SLAW & BEANS – we like slaw that’s not too creamy nor smothered in mayo. This passed the test and tasted fresh. The beans were not great. They were bland with a smokiness that was too overpowering for my taste.
ALL SIDES – 11 sides are available: Waffle-iron fries, they were good, but by the time we got to the table they were a little cool, Caesar salad, fried onion Tanglers, green beans with bacon, original potato salad, BBQ beans, slaw, jalapeno beans, fried okra, mac & cheese, and the baked potato casserole. We wanted to try the baked potato casserole, but be warned, they told us it would take an extra 8-10 minutes before it’s available. And they don’t tell you that at the beginning of the line. If felt like we’d be done eating the rest of the dinner before that was ready, so we got the waffle iron fries.
SANDWICH & PLATE CHOICES – The Westerner, The ‘lil Range, the Big BBQ Sandwich. Meat Plate choices – 1 meat plate, 2 meat plate, 1/4 plate or the Rib plate. Choice of two sides, dinner role, onions & pickle.

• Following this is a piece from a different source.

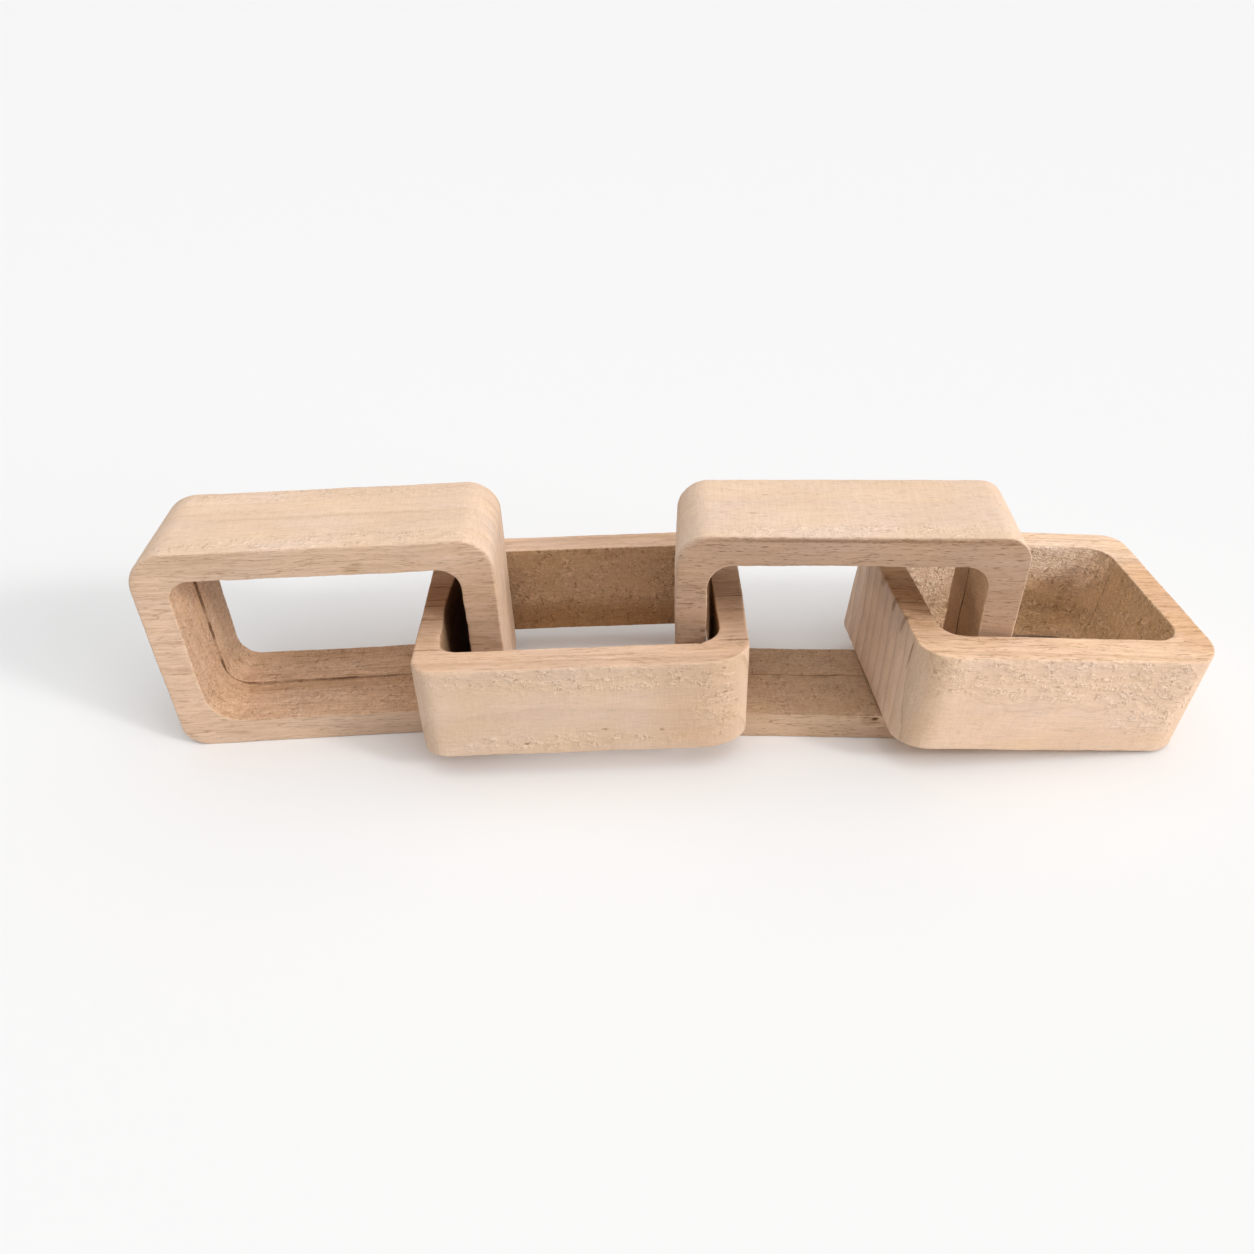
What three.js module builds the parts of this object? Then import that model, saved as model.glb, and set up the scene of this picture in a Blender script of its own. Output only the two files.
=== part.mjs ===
// A carved wooden chain of four links, each hooked through the next. Millimetres, Z up.
// Links one and three stand on their long bottom bars, and links two and four lie flat across them.
import * as THREE from 'three';
import { mergeVertices } from 'three/addons/utils/BufferGeometryUtils.js';

// Driving dimensions, in millimetres
const REST_GAP = 0.3; // left between two links where one lies on the other
const ARRIS = 1.6; // rounding along every long edge of a link
const ARRIS_STEPS = 2;
const CORNER_STEPS = 7;

// A link is a flat rounded frame. Its length and height are those of the frame, and its depth is the
// thickness of the wood that the opening goes through. Corner radii go round from the lower left
// corner: lower left, lower right, upper right, upper left. On a lying link, up means away.
const LEFT_END = {
  length: 159.5,
  height: 108.5,
  depth: 55.5,
  walls: { left: 15.2, right: 15.5, bottom: 14, top: 14.6 },
  outerRadii: [11, 14, 15, 18],
  innerRadii: [12, 9, 11, 11],
};
const LEFT_MIDDLE = {
  length: 151,
  height: 112,
  depth: 49.5,
  walls: { left: 13.6, right: 13.7, bottom: 14.8, top: 13.5 },
  outerRadii: [11, 18, 12, 12],
  innerRadii: [6.5, 12.5, 9, 9],
};
const RIGHT_MIDDLE = {
  length: 150,
  height: 112.5,
  depth: 52.5,
  walls: { left: 14, right: 15, bottom: 14, top: 14.4 },
  outerRadii: [12, 12, 12, 13],
  innerRadii: [5, 9, 11, 12],
};
const RIGHT_END = {
  length: 142,
  height: 111.5,
  depth: 52.5,
  walls: { left: 14.2, right: 13.3, bottom: 16.7, top: 14.3 },
  outerRadii: [12, 19, 9, 17],
  innerRadii: [10, 14, 10.5, 9],
};

// Where each link's lower left front corner is, along and across the chain, and how many degrees the
// link is turned about the vertical.
const LEFT_END_PLACE = { x: 0, y: 34, turn: 2.2 };
const LEFT_MIDDLE_PLACE = { x: 122.2, y: 4.5, turn: 0.7 };
const RIGHT_MIDDLE_PLACE = { x: 238.9, y: 31.2, turn: -3.9 };
const RIGHT_END_PLACE = { x: 338, y: 0, turn: 3.7 };

const WOOD = {
  left_end_link: 0xdcb896,
  left_middle_link: 0xdfbfa0,
  right_middle_link: 0xc9a07c,
  right_end_link: 0xe6c6a6,
};

// Adds a rounded rectangle to a path. Its corners are quarter circles.
function roundedRectangle(path, left, bottom, right, top, radii) {
  const [lowerLeft, lowerRight, upperRight, upperLeft] = radii;
  const quarter = Math.PI / 2;
  path.moveTo(left + lowerLeft, bottom);
  path.lineTo(right - lowerRight, bottom);
  path.absarc(right - lowerRight, bottom + lowerRight, lowerRight, -quarter, 0, false);
  path.lineTo(right, top - upperRight);
  path.absarc(right - upperRight, top - upperRight, upperRight, 0, quarter, false);
  path.lineTo(left + upperLeft, top);
  path.absarc(left + upperLeft, top - upperLeft, upperLeft, quarter, 2 * quarter, false);
  path.lineTo(left, bottom + lowerLeft);
  path.absarc(left + lowerLeft, bottom + lowerLeft, lowerLeft, 2 * quarter, 3 * quarter, false);
  return path;
}

// The solid of one link, with its frame in the XY plane and its depth from 0 up to its full depth.
function linkGeometry({ length, height, depth, walls, outerRadii, innerRadii }) {
  const outline = roundedRectangle(new THREE.Shape(), 0, 0, length, height, outerRadii);
  const opening = roundedRectangle(
    new THREE.Path(),
    walls.left,
    walls.bottom,
    length - walls.right,
    height - walls.top,
    innerRadii,
  );
  outline.holes.push(opening);
  const extruded = new THREE.ExtrudeGeometry(outline, {
    depth: depth - 2 * ARRIS,
    curveSegments: CORNER_STEPS,
    bevelEnabled: true,
    bevelThickness: ARRIS,
    bevelSize: ARRIS,
    bevelOffset: -ARRIS,
    bevelSegments: ARRIS_STEPS,
  });
  extruded.translate(0, 0, ARRIS);
  extruded.deleteAttribute('uv');
  extruded.deleteAttribute('normal');
  const solid = mergeVertices(extruded, 1e-4);
  solid.computeVertexNormals();
  return solid;
}

function linkMesh(name, geometry) {
  const material = new THREE.MeshStandardMaterial({ color: WOOD[name], roughness: 0.8, metalness: 0 });
  const mesh = new THREE.Mesh(geometry, material);
  mesh.name = name;
  return mesh;
}

// A link that stands on its long bar, with its opening facing forwards.
function standingLink(name, size, place) {
  const geometry = linkGeometry(size);
  geometry.translate(0, 0, -size.depth);
  geometry.rotateX(Math.PI / 2);
  const mesh = linkMesh(name, geometry);
  mesh.position.set(place.x, place.y, 0);
  mesh.rotation.z = THREE.MathUtils.degToRad(place.turn);
  return mesh;
}

// A link that lies on its side, with its opening facing up. Slope lowers its right end.
function lyingLink(name, size, place, lift, slope) {
  const mesh = linkMesh(name, linkGeometry(size));
  mesh.position.set(place.x, place.y, lift);
  mesh.rotation.set(0, slope, THREE.MathUtils.degToRad(place.turn), 'ZYX');
  return mesh;
}

// The left middle link lies on the bottom bars of both standing links.
function leftMiddleLink() {
  const { length, walls } = LEFT_MIDDLE;
  const leftSupport = LEFT_END.walls.bottom + REST_GAP;
  const rightSupport = RIGHT_MIDDLE.walls.bottom + REST_GAP;
  const span = length - (walls.left + walls.right) / 2;
  const slope = -Math.asin((rightSupport - leftSupport) / span);
  const lift = leftSupport + (Math.sin(slope) * walls.left) / 2;
  return lyingLink('left_middle_link', LEFT_MIDDLE, LEFT_MIDDLE_PLACE, lift, slope);
}

// The right end link leans from the right middle link's bottom bar down to the table. Its underside
// is flat up to the rounded edge, and touches the table where that flat ends.
function rightEndLink() {
  const { length, walls } = RIGHT_END;
  const support = RIGHT_MIDDLE.walls.bottom + REST_GAP;
  const slope = Math.asin(support / (length - walls.left));
  const lift = (length - ARRIS) * Math.sin(slope);
  return lyingLink('right_end_link', RIGHT_END, RIGHT_END_PLACE, lift, slope);
}

// Moves the chain so that the origin is under the middle of its bounding box, at its lowest point.
function centred(links) {
  const chain = new THREE.Group();
  chain.add(...links);
  chain.updateMatrixWorld(true);
  const box = new THREE.Box3().setFromObject(chain, true);
  const middle = box.getCenter(new THREE.Vector3());
  chain.position.set(-middle.x, -middle.y, -box.min.z);
  const part = new THREE.Group();
  part.name = 'wooden_chain';
  part.add(chain);
  return part;
}

const part = centred([
  standingLink('left_end_link', LEFT_END, LEFT_END_PLACE),
  leftMiddleLink(),
  standingLink('right_middle_link', RIGHT_MIDDLE, RIGHT_MIDDLE_PLACE),
  rightEndLink(),
]);

export default part;
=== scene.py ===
"""A wooden chain of four carved links, in raw pale wood, on a pale floor.

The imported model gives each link's place. Here each link is carved again with the unevenness of
handwork, and gets a wood of its own. Link sizes are in millimetres, and Blender's are in metres.
"""
import math

import bpy
import numpy as np
from mathutils import Matrix, Vector


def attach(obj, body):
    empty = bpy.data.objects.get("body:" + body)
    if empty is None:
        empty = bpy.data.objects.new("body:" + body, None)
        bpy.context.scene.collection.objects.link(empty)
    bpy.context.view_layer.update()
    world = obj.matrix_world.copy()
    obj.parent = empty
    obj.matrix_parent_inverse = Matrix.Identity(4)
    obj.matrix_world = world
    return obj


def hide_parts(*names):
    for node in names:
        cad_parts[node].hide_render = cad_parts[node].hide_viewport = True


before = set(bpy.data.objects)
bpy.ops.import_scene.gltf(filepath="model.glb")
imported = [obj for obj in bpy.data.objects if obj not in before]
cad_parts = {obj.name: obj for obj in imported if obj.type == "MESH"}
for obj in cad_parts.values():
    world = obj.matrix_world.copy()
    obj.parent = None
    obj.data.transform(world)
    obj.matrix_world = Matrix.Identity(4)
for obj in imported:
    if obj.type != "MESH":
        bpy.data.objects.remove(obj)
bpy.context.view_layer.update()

MM = 0.001
REST_GAP = 0.3
ARRIS = 1.6

# Mesh fineness, in millimetres and in steps
LOOP_STEP = 0.95
DEPTH_STEP = 0.95
WALL_STEP = 1.2
CORNER_STEPS = 18
ARRIS_STEPS = 5
ARRIS_ROOM = 3.4
GLUE_GAP = 0.35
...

Since Dickey’s is a franchise operation, there are other locations in the Twin Cities. We’d love to hear from you if you’ve been to any one of them or to the new one in Burnsville. What did you think of their sauces, or plate options? Would you go back? Do you have a preference on which BBQ rib joint you prefer, especially south of the river. Please send us a comment and track back to Bill.
I say the variety of BBQ types and meat rubs and the local entrepreneurship at Rack Shack are a definite plus for me and I like to support local families who want to make it in their own home town. But I definitely appreciate the franchise owners at Dickey’s who are contributing to the HOC experience in Burnsville. I admire the differences in style and opportunities that are inspired by competitors. In fact, there’s a congratulations sign in Dickey’s front door from Famous Dave himself who competes on the west side of 35W.
p.s. Just one more thing: Dickey’s does NOT serve corn bread – they serve a hot buttered roll. We really missed having corn bread with our dinner!